Work to do
Copy every line of the data exactly, leaving nothing out.
======== Raw data
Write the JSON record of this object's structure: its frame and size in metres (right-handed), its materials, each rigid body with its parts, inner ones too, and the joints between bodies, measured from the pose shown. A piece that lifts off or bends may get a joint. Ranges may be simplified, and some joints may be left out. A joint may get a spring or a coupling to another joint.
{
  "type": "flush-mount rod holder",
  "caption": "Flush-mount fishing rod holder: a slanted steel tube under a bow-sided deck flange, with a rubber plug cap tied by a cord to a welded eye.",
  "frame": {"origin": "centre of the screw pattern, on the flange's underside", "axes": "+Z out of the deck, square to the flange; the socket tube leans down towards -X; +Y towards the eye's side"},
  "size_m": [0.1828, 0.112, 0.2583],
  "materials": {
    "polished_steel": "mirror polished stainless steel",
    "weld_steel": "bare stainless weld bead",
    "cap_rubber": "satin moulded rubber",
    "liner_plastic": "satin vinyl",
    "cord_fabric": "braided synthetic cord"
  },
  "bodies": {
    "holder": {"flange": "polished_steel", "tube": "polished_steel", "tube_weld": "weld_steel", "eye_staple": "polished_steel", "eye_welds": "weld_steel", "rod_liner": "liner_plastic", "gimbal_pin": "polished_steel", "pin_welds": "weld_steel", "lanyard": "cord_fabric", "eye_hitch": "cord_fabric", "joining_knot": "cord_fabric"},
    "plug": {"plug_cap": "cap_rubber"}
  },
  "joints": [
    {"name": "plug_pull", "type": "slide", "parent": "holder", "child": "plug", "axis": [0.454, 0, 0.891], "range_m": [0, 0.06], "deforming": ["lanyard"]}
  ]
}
================
Full solution
Write the JSON record of this object's structure: its frame and size in metres (right-handed), its materials, each rigid body with its parts, inner ones too, and the joints between bodies, measured from the pose shown. A piece that lifts off or bends may get a joint. Ranges may be simplified, and some joints may be left out. A joint may get a spring or a coupling to another joint.
{
  "type": "flush-mount rod holder",
  "caption": "Flush-mount fishing rod holder: a slanted steel tube under a bow-sided deck flange, with a rubber plug cap tied by a cord to a welded eye.",
  "frame": {"origin": "centre of the screw pattern, on the flange's underside", "axes": "+Z out of the deck, square to the flange; the socket tube leans down towards -X; +Y towards the eye's side"},
  "size_m": [0.1828, 0.112, 0.2583],
  "materials": {
    "polished_steel": "mirror polished stainless steel",
    "weld_steel": "bare stainless weld bead",
    "cap_rubber": "satin moulded rubber",
    "liner_plastic": "satin vinyl",
    "cord_fabric": "braided synthetic cord"
  },
  "bodies": {
    "holder": {"flange": "polished_steel", "tube": "polished_steel", "tube_weld": "weld_steel", "eye_staple": "polished_steel", "eye_welds": "weld_steel", "rod_liner": "liner_plastic", "gimbal_pin": "polished_steel", "pin_welds": "weld_steel", "lanyard": "cord_fabric", "eye_hitch": "cord_fabric", "joining_knot": "cord_fabric"},
    "plug": {"plug_cap": "cap_rubber"}
  },
  "joints": [
    {"name": "plug_pull", "type": "slide", "parent": "holder", "child": "plug", "axis": [0.454, 0, 0.891], "range_m": [0, 0.06], "deforming": ["lanyard"]}
  ]
}